Weirdly, both films also feature gags about texting, and again Rodriguez mines the more entertaining moment. Sorry, Stallone, but it’s tough to top a line like “Machete don’t text.”

Still, Machete can hardly be called perfect, and to a large extent it represents a success for Rodriguez both redundant and unchallenging. It is a minor victory, to be sure, and yet Machete may be even better than the film that spawned it. That the director managed to repeat himself repeating the actual seventies exhibitionists and still come away with a handful of fresh surprises and laughs is remarkable in itself.

Like Grindhouse, it isn’t a film for everyone. If you take any stock in the box office numbers, apparently it isn’t a movie for anyone. Sensitive stomachs need not apply, and those expecting more than a cartoon discussion of border control will be sorely disappointed. But that Machete exists at all is a minor miracle for the rest of us — that is, if you can muster any more enthusiasm for this particular, charming breed of unapologetic schlock.

Maybe the biggest surprise of all was the depth of my own reservoir. Robert Rodriguez is one lucky bastard, and so is his audience. – Colin

SCORE: 3 stars



Around the Web:

Comments (8)

  1. Not as gory or violent as it could have been. I thought the object in the kitchen would have been used in a more integrated way.

    I get what you are saying though Colin about Rodriguez being redundant: Machete is fun but it really lacks edge and feels a bit harmless. But asides that fact the movie ran like clockwork and fun as hell.

  2. Any movie where the hero breaks someone’s arm while eating a burrito is alright with me!

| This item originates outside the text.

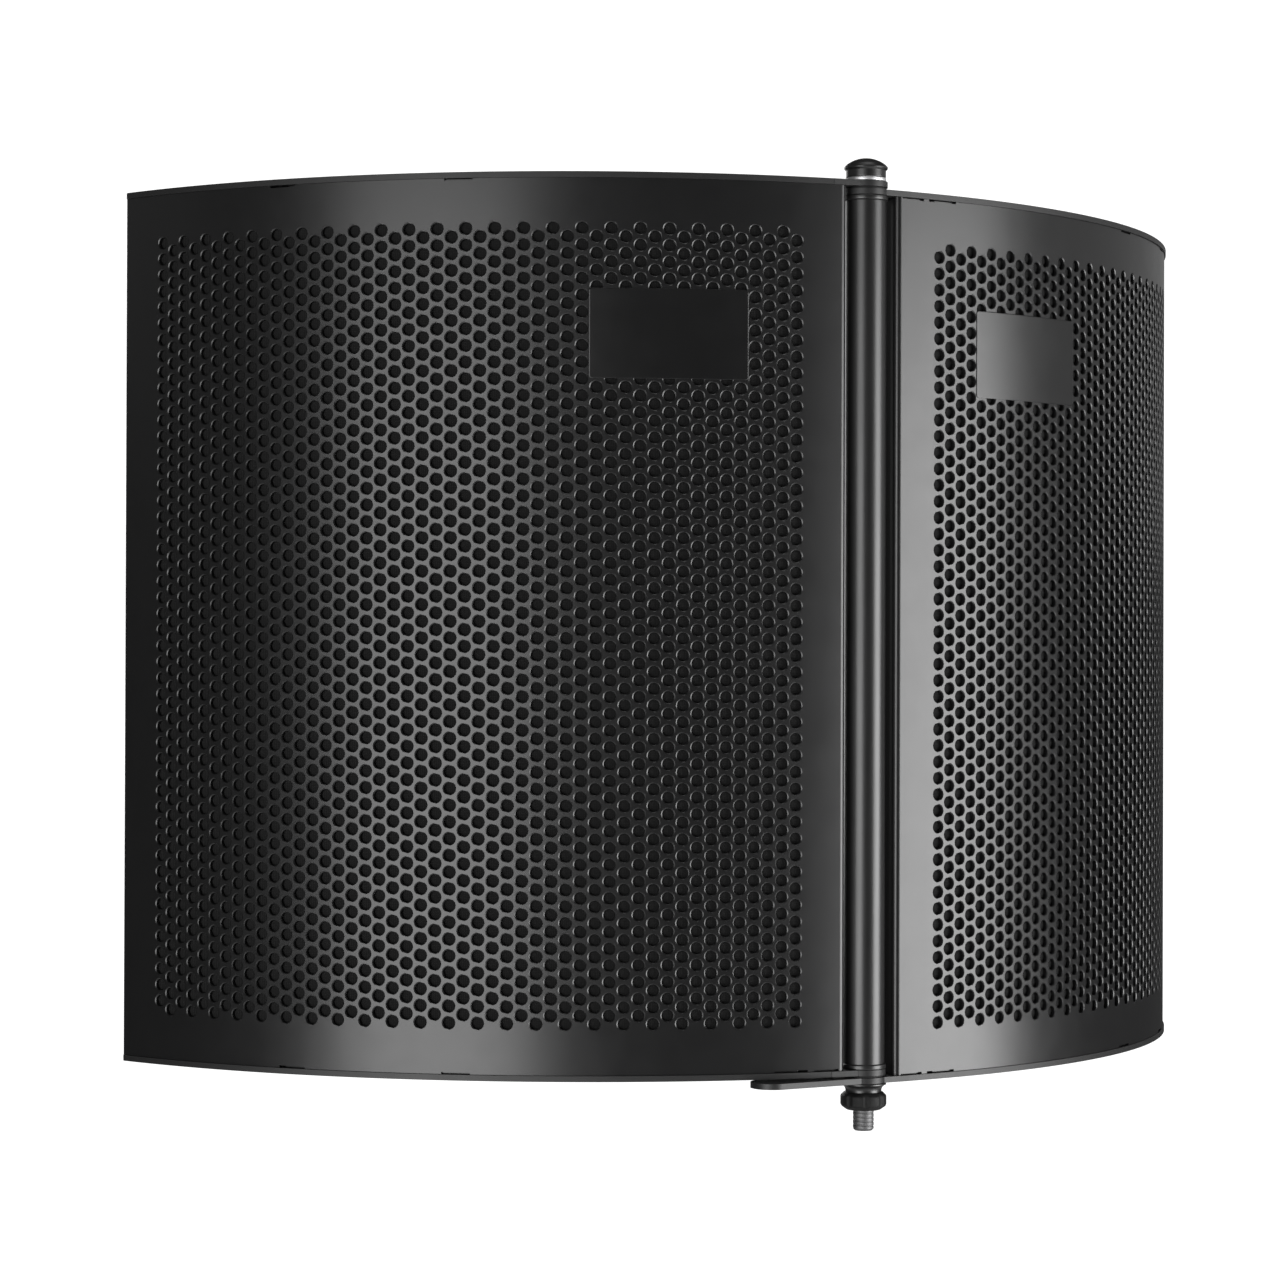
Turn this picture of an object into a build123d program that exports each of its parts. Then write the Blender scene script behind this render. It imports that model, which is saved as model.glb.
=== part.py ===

  3. I kind of didn’t like this movie. The first 10 min had me sucked in but then came the political parady or whatever the whole Mexican illegal bla bla bla bla was about I was cool with it till I realized it seemed to be an empty repeditive filler for the action. Now about the action there is a substantial amount ( tons of beheadings) but it was so cg and once u see it once in the movie it gets unsatifying, kinda like playing an old video game on the ps1 and realizing how bad the graphics really r aftr playing 360 so long. The dialogue was bad and I can see how it was suppose to be that way but that Jessica alba speech where she finally says ” we didn’t cross the border the border crossed us” that was the nail on the coffin for me, I just cringed a little. I think this movie was attempting to be humorous but I may have laughed once no more than twice through out. Finally the final battle was anticlimactic, I was under whelmed I just kept on hoping something would happen that was somewhat cool or just bad ass but nothing it was pretty stagnant. I was really waiting for this review to see other opions on this. I was really excited going in cause I liked grindhouse alot specially death proof and I’m a fan of Robert Rodriguez but I was disappointed, probably cuz I was expecting something else. Srry this was long but I had to unload. All on all I give the movie a 4 out of 10 it was almost like black dynamite but I liked that one better cuz I laughed more, PS lindsay Lohan could of and should of bn replaced by a mannequin, it would have bn at least amusing.

  4. complaining about the dialogue and “bad graphics” is a little ridiculous for a movie like this isn’t it? The dialogue is supposed to be bad and cheesy, and the action is supposed to be ridiculous. I guess you missed the part of the review that said this movie’s not for everyone.

  5. @Mike

    This film’s about as stupid, classy and self-aware as The Expendables, yet this gets 3/4 stars while the Expendables receives a vitriolic tirade? What kind of double-standard is this.

    What I’m having trouble contemplating is where points of derision in the Expendables are now turned into positives. And when they’re not positives, are brushed under the carpet with a little “hey, don’t judge it too harshly, it’s just a campy gory homage!” band-aid.

    If you ask me, both are incredibly juvenile action homage films that didn’t live up to their hype. But I’m curious as to what this film has that The Expendables didn’t, Colin cites “creativity” but doesn’t justify it nearly enough. I’m morbidly curious as to what he thought of Shoot Em Up.

  6. @Steve It’s not much deeper than that one worked for me while the other didn’t.

    Machete’s action has more personality, sure, but I also think the scenes themselves were better paced. The action in The Expendables was disengaging in both its repetition and especially its duration. Machete is punctuated by memorable moments.

    There are no characters in the Expendables. Outside of the fact that so many names were culled from the action archives, there is nothing distinct about a single person in that movie, whereas Machete revels in caricature. Its players are broad, loud, and silly–But at least they’re distinct.

    Lastly, in terms of story, I’d much rather watch some goofy riff on current events than whatever the hell was going on with Stallone and Statham on dictator island.

    Oh, and was Shoot ‘Em Up the one with Clive Own and the carrot? Where he throws the bullets into the fire? I haven’t seen the whole thing, but even sandwiched in a channel-surfing marathon, that’s more memorable than anything The Expendables offers.

  7. @mike yea i said that the dialogue was suppose to be stupid and funny but the only thing the dialogue was was stupid the bad graphics was a metaphor for the horrible cg so i dont know why u quoted me on that, and i like grindhouse and gory cool movies. like i said im a fan of robert rodriguez. i loved desperado and it had no cg wat so ever that i no of and it was a great action flick, so i was expecting this movie to be “meant” for me but the action wasnt exiting and the dialogue terrible

  8. Did no one notice that the character Machete was also on the character list for all the Spy Kids movies made by Rodriguez, and played by the same actor?